» Short task:
Reproduce the listing below verbatim.

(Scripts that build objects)
▬▬▬▬▬▬
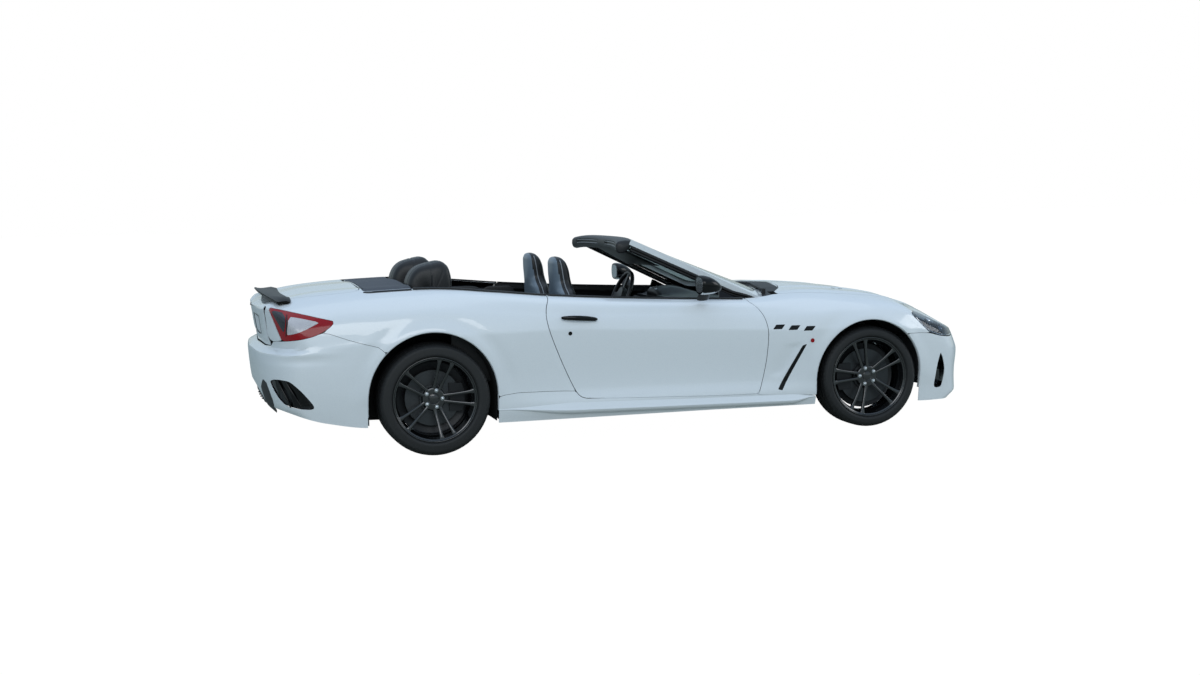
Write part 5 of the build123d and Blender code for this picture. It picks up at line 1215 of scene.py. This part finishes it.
# pressed shields behind the brake discs: radius of the hole and of the turned-out edge
SHIELD_FACE, SHIELD_BACK, SHIELD_EDGE = -0.021, -0.025, (-0.015, -0.019)         # y from the hub
for corner, bodies, hole, edge in (
        ("front", ("knuckle_r", "knuckle_l"), 0.168, 0.218), ("rear", ("body", "body"), 0.070, 0.230)):
    hub_x, hub_y, hub_z, _ = WHEELS[corner]
    shield = lathe([(hole, SHIELD_FACE), (edge - 0.008, SHIELD_FACE), (edge, SHIELD_EDGE[0]),
                    (edge, SHIELD_EDGE[1]), (edge - 0.008, SHIELD_BACK), (hole, SHIELD_BACK)], 72)
    both(f"brake_shield_{corner}", put(shield, hub_x, hub_y, hub_z, 0, "right"), bodies, "brake_iron",
         CALIPER)

# ---- spoiler ------------------------------------------------------------------------------------
SPOILER_HALF = 0.690
y = np.linspace(-SPOILER_HALF, SPOILER_HALF, 81)
reach = np.abs(y) / SPOILER_HALF
tip_x, tip_z = X_TAIL + 0.060 + 0.085 * reach ** 2, 1.036 - 0.046 * reach ** 2
run = 1 - 0.45 * reach ** 3                             # the blade narrows towards its ends
lead = on_deck(tip_x + 0.155 * run, np.abs(y) * 0.96)[:, 2]
lower = np.maximum(on_deck(tip_x + 0.060 * run, np.abs(y) * 0.92)[:, 2], tip_z - 0.060)
section = (                                             # x and z, from the leading edge over the top
    (tip_x + 0.158 * run, lead + 0.001), (tip_x + 0.110 * run, lead + 0.010),
    (tip_x + 0.055 * run, 0.45 * lead + 0.55 * tip_z + 0.003), (tip_x + 0.012, tip_z - 0.004),
    (tip_x, tip_z), (tip_x - 0.001, tip_z - 0.006), (tip_x + 0.014, tip_z - 0.024),
    (tip_x + 0.040 * run, 0.5 * (tip_z + lower) - 0.012), (tip_x + 0.060 * run, lower - 0.004),
    (tip_x + 0.120 * run, lead - 0.010))
blade = loops_mesh(np.stack([np.stack([x, y, z], -1) for x, z in section], 1))
spoiler = piece("spoiler_blade", *blade, "boot_b", "gloss_black", SATIN, sharp=50)
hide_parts("spoiler")

# ---- tail lamps -----------------------------------------------------------------------------------
RIBS = (3, 3, 0.25)          # stretches the noise into upright ribs
FROST = finish("frosted_ribbed_acrylic", "A9A7AB", "D6D3D6", 7.0, bump_mm=0.9, rough=(0.10, 0.30),
               stretch=RIBS, Coat_Weight=0.8)
tile("tail_lamp_frost", mm((X_REAR - 0.690, 864), (X_REAR - 0.712, 852), (X_REAR - 0.800, 812),
                           (X_REAR - 0.872, 792), (X_REAR - 0.885, 792), (X_REAR - 0.872, 902),
                           (X_REAR - 0.800, 890)),
     "body", "lamp_clear", FROST, out=0.0012, corners=1)
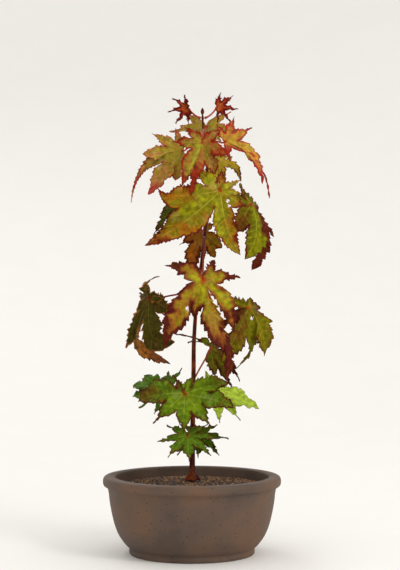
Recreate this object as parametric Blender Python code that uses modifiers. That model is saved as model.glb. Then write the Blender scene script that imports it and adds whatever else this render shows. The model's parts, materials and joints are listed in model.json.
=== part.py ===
"""Young japanese maple, grown as a slender upright bonsai in a plain round pot.

A thin woody stem rises from the soil with a slight lean and carries opposite pairs of leaves,
each pair turned a quarter round from the one below. Every leaf is a stalk and a palmate blade
in one solid. Metres, +Z up, with the origin at the middle of the pot's flat underside.
"""

import math
from collections import namedtuple

import bmesh
import bpy
from mathutils import Vector

MM = 0.001  # the sizes below are in millimetres
GAP = 0.3  # clear space between pieces that touch on the real plant

# Pot: a turned bowl with a stepped foot and a rolled rim, as (radius, height) going up
POT_OUTSIDE = [
    (40.2, 0.0), (41.0, 0.8), (40.6, 4.5), (43.2, 5.7), (49.5, 15.0), (53.3, 31.0),
    (54.5, 43.5), (57.5, 44.2), (58.0, 46.75), (57.6, 49.1), (56.4, 50.0),
]
POT_INSIDE = [(37.0, 6.0), (41.0, 10.0), (49.5, 31.0), (50.1, 50.0)]
POT_FLOOR = POT_INSIDE[0][1]
ROUND_STEPS = 40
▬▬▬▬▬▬
» Written answer:
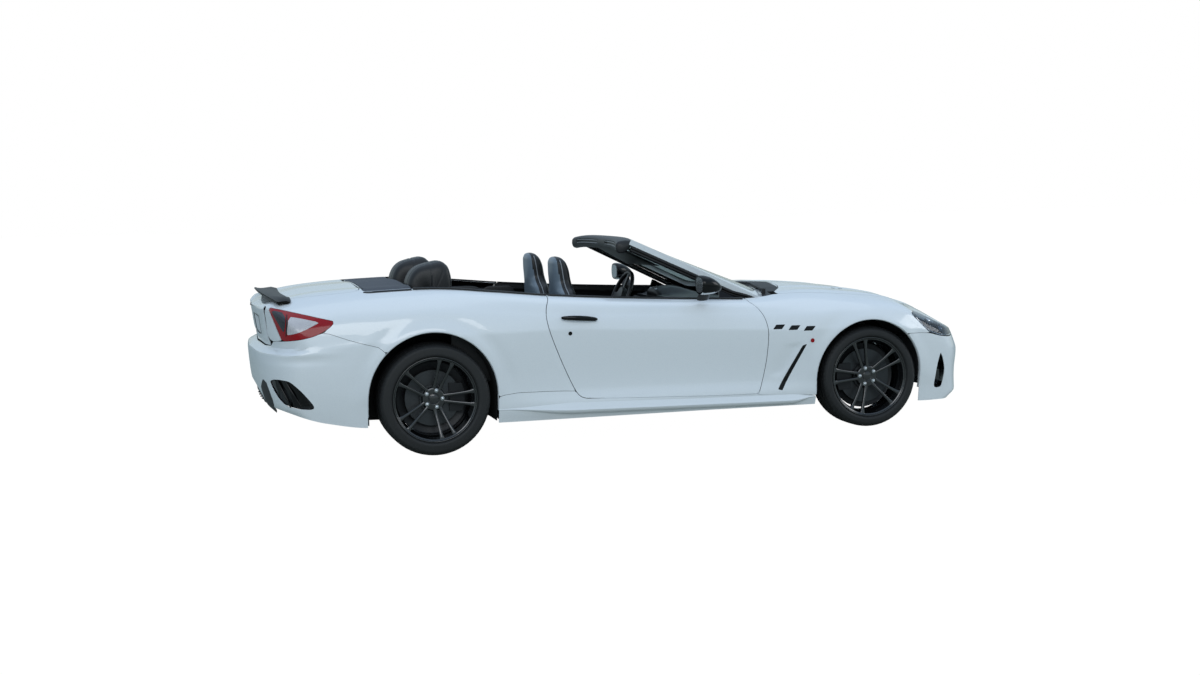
Write part 5 of the build123d and Blender code for this picture. It picks up at line 1215 of scene.py. This part finishes it.
# pressed shields behind the brake discs: radius of the hole and of the turned-out edge
SHIELD_FACE, SHIELD_BACK, SHIELD_EDGE = -0.021, -0.025, (-0.015, -0.019)         # y from the hub
for corner, bodies, hole, edge in (
        ("front", ("knuckle_r", "knuckle_l"), 0.168, 0.218), ("rear", ("body", "body"), 0.070, 0.230)):
    hub_x, hub_y, hub_z, _ = WHEELS[corner]
    shield = lathe([(hole, SHIELD_FACE), (edge - 0.008, SHIELD_FACE), (edge, SHIELD_EDGE[0]),
                    (edge, SHIELD_EDGE[1]), (edge - 0.008, SHIELD_BACK), (hole, SHIELD_BACK)], 72)
    both(f"brake_shield_{corner}", put(shield, hub_x, hub_y, hub_z, 0, "right"), bodies, "brake_iron",
         CALIPER)

# ---- spoiler ------------------------------------------------------------------------------------
SPOILER_HALF = 0.690
y = np.linspace(-SPOILER_HALF, SPOILER_HALF, 81)
reach = np.abs(y) / SPOILER_HALF
tip_x, tip_z = X_TAIL + 0.060 + 0.085 * reach ** 2, 1.036 - 0.046 * reach ** 2
run = 1 - 0.45 * reach ** 3                             # the blade narrows towards its ends
lead = on_deck(tip_x + 0.155 * run, np.abs(y) * 0.96)[:, 2]
lower = np.maximum(on_deck(tip_x + 0.060 * run, np.abs(y) * 0.92)[:, 2], tip_z - 0.060)
section = (                                             # x and z, from the leading edge over the top
    (tip_x + 0.158 * run, lead + 0.001), (tip_x + 0.110 * run, lead + 0.010),
    (tip_x + 0.055 * run, 0.45 * lead + 0.55 * tip_z + 0.003), (tip_x + 0.012, tip_z - 0.004),
    (tip_x, tip_z), (tip_x - 0.001, tip_z - 0.006), (tip_x + 0.014, tip_z - 0.024),
    (tip_x + 0.040 * run, 0.5 * (tip_z + lower) - 0.012), (tip_x + 0.060 * run, lower - 0.004),
    (tip_x + 0.120 * run, lead - 0.010))
blade = loops_mesh(np.stack([np.stack([x, y, z], -1) for x, z in section], 1))
spoiler = piece("spoiler_blade", *blade, "boot_b", "gloss_black", SATIN, sharp=50)
hide_parts("spoiler")

# ---- tail lamps -----------------------------------------------------------------------------------
RIBS = (3, 3, 0.25)          # stretches the noise into upright ribs
FROST = finish("frosted_ribbed_acrylic", "A9A7AB", "D6D3D6", 7.0, bump_mm=0.9, rough=(0.10, 0.30),
               stretch=RIBS, Coat_Weight=0.8)
tile("tail_lamp_frost", mm((X_REAR - 0.690, 864), (X_REAR - 0.712, 852), (X_REAR - 0.800, 812),
                           (X_REAR - 0.872, 792), (X_REAR - 0.885, 792), (X_REAR - 0.872, 902),
                           (X_REAR - 0.800, 890)),
     "body", "lamp_clear", FROST, out=0.0012, corners=1)
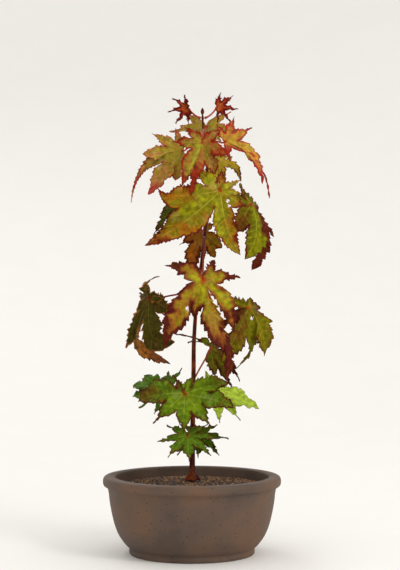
Recreate this object as parametric Blender Python code that uses modifiers. That model is saved as model.glb. Then write the Blender scene script that imports it and adds whatever else this render shows. The model's parts, materials and joints are listed in model.json.
=== part.py ===
"""Young japanese maple, grown as a slender upright bonsai in a plain round pot.

A thin woody stem rises from the soil with a slight lean and carries opposite pairs of leaves,
each pair turned a quarter round from the one below. Every leaf is a stalk and a palmate blade
in one solid. Metres, +Z up, with the origin at the middle of the pot's flat underside.
"""

import math
from collections import namedtuple

import bmesh
import bpy
from mathutils import Vector

MM = 0.001  # the sizes below are in millimetres
GAP = 0.3  # clear space between pieces that touch on the real plant

# Pot: a turned bowl with a stepped foot and a rolled rim, as (radius, height) going up
POT_OUTSIDE = [
    (40.2, 0.0), (41.0, 0.8), (40.6, 4.5), (43.2, 5.7), (49.5, 15.0), (53.3, 31.0),
    (54.5, 43.5), (57.5, 44.2), (58.0, 46.75), (57.6, 49.1), (56.4, 50.0),
]
POT_INSIDE = [(37.0, 6.0), (41.0, 10.0), (49.5, 31.0), (50.1, 50.0)]
POT_FLOOR = POT_INSIDE[0][1]
ROUND_STEPS = 40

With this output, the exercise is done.